Sebbene per Di Matteo, che ha profuso il suo impegno nel processo sino alla fine, i 200 chili di esplosivo provenienti dalla Calabria erano comunque “già pronti” come ai vecchi tempi, per fargli fare la “fine del tonno”. Così commentò Riina nel 2013, intercettato nel carcere di Opera, mentre parlava con Alberto Lorusso della Sacra Corona Unita, durante l’ora d’aria. Era successo lo stesso per Falcone.
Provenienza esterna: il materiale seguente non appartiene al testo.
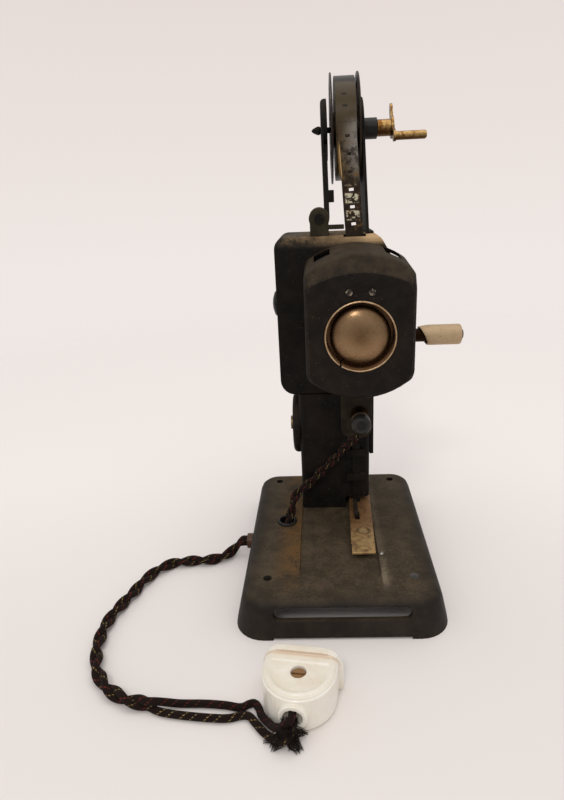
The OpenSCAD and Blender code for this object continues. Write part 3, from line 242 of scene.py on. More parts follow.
def old_paint(
    name, coat, dust, dusting, rusting=0.2, rough=0.52, grain=1.1, bare=RUBBED, dust_and_highlight_drift=0.0, reach=(0.1, 0.85),
):
    """Stoved black paint: grain, dust on what faces up, worn edges and a few chips. With a lean along X, the dust
    lies thicker and lighter towards +X, partly as a painted highlight.
    """
    f = Finish(name, Specular_IOR_Level=0.13)
    broad = f.noise(0.045, 4, 0.6)
    cloud = f.noise(0.16, 5, 0.62)
    fine = f.noise(grain, 4, 0.65)
    grit = f.noise(5.5, 2, 0.6)
    base = f.tint(f.ease(cloud, 0.35, 0.7), scaled(coat, 0.7), scaled(coat, 1.4))
    share = f.ease(cloud * 0.7 + fine * 0.4 + f.along("X") * dust_and_highlight_drift, 0.22, 0.75)
    lying = f.ease(f.facing("Z"), *reach) * share * dusting
    # Painted highlight: towards +X the dust grows lighter, partly real dust and partly a painted highlight on the
    # side the light falls on.
    dust_and_highlight_heap = f.tint(f.ease(f.along("X") * dust_and_highlight_drift, 0.09, 0.2), dust, scaled(dust, 1.9)) if dust_and_highlight_drift else dust
    base = f.tint(lying, base, dust_and_highlight_heap)
    rusty = f.ease(broad + fine * 0.25, 0.6, 0.82) * rusting
    base = f.tint(rusty, base, RUST)
    rubbed = f.ease(f.edges() * 0.9 + fine * 0.7, 0.92, 1.25)
    base = f.tint(rubbed * 0.6, base, bare)
    chip = f.ease(f.cells(0.33) * -1 + fine * 0.25, 0.03, 0.075)
    base = f.tint(chip * 0.5, base, scaled(bare, 0.8))
    f.wear("Base Color", base)
    f.wear("Roughness", f.ease(fine, 0.2, 0.9) * 0.22 + lying * 0.25 + rough - rubbed * 0.15)
    f.relief(cloud, 0.22, f.relief(f.cells(grain * 1.6) * 0.5 + grit * 0.5, 0.05))
    return f.material


def base_paint():
    """The base's paint under dust: greyer in the channel, brown to its left, with a lighter line to its right that
    is partly dust and partly a painted highlight. Painted shade keeps its rounded shoulders and front edge darker,
    and its near screw holes carry painted light and shade.
    """
    f = Finish("base_paint", Specular_IOR_Level=0.13)
    cloud = f.noise(0.08, 5, 0.65)
    fine = f.noise(0.8, 5, 0.7)
    grit = f.noise(5, 2, 0.6)
    x, y = f.along("X"), f.along("Y")
    base = f.tint(f.ease(cloud, 0.35, 0.7), (0.015, 0.0115, 0.009), (0.027, 0.0205, 0.015))
    # Painted shade: less dust on the rounded side shoulders and towards the front edge, so that they stay darker.
    shoulder = f.ease(x.size(), 36, 49) * 0.75
    up = f.ease(f.facing("Z"), 0.5, 0.99) * (1 - shoulder) * (1 - f.ease(y * -1, 52, 66) * 0.45)
    dust = f.tint(f.ease(cloud * 0.6 + fine * 0.5, 0.4, 0.72), (0.036, 0.026, 0.0155), (0.082, 0.059, 0.035))
    beside = f.ease(x, -38, -24) * f.ease(x * -1, 20, 21.5) * f.ease(y, -66, -30)
    dust = f.tint(beside * f.ease(fine + cloud, 0.75, 1.15) * 0.9, dust, (0.125, 0.062, 0.018))
    # A lighter band on the top just right of the channel: partly dust, partly a painted highlight along the
    # channel's edge.
    line = f.band(x, 20.5, 21.6, 21.9, 26.5) * (f.ease(y * -1, 20, 44) * 0.6 + 0.4) * f.ease(y, -60, -50)
    dust = f.tint(line * f.ease(fine * 0.5 + cloud * 0.5, 0.3, 0.6) * 0.75, dust, (0.2, 0.16, 0.11))
    base = f.tint(up, base, dust)
    scratch = f.ease(f.noise(0.5, 2, 0.5, f.stretched(0.3, 2.2, 1)), 0.68, 0.72)
    base = f.tint(scratch * up * 0.35, base, (0.15, 0.115, 0.075))
    rubbed = f.ease(f.edges() * 0.9 + fine * 0.7, 0.95, 1.25)
    base = f.tint(rubbed * 0.5, base, RUBBED)
    # Painted light and shade in the near screw holes: the right one pale where the lit floor would show through,
    # the left one dark with painted shade.
    for across, bore in ((-HOLE_X, (0.07, 0.06, 0.05)), (HOLE_X, (0.62, 0.59, 0.57))):
        away = f.apart("XY", (across, HOLE_Y, 0))
        base = f.tint(1 - f.ease(away, HOLE_R - 0.1, HOLE_R + 0.05), base, bore)
    f.wear("Base Color", base)
    f.wear("Roughness", fine * 0.25 + up * 0.1 + 0.42)
    f.relief(cloud, 0.2, f.relief(f.cells(1.3) * 0.5 + grit * 0.5, 0.05))
    return f.material


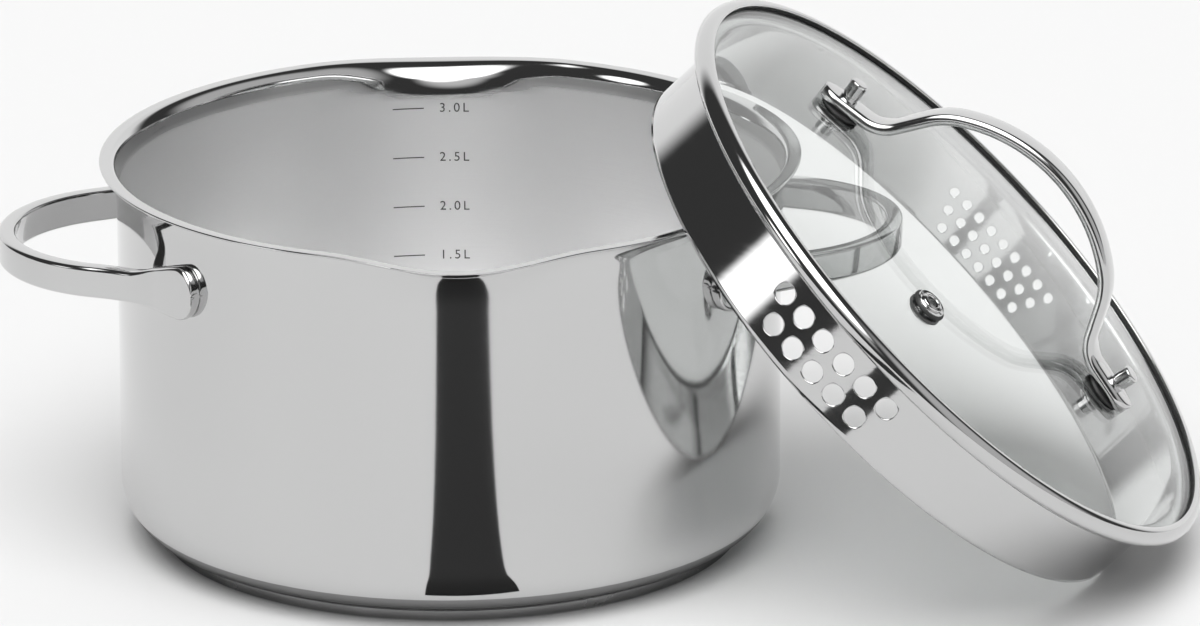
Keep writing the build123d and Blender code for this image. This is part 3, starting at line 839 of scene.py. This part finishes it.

Dure le parole di Di Matteo e senza sconti. Il confronto con quanto è narrato in prima persona è difficile da sostenere. Forse è anche questa una delle ragioni per cui si preferisce non guardare a questo capitolo tragico della storia italiana, nel timore di restare impietriti fissando dritto negli occhi la Gorgone.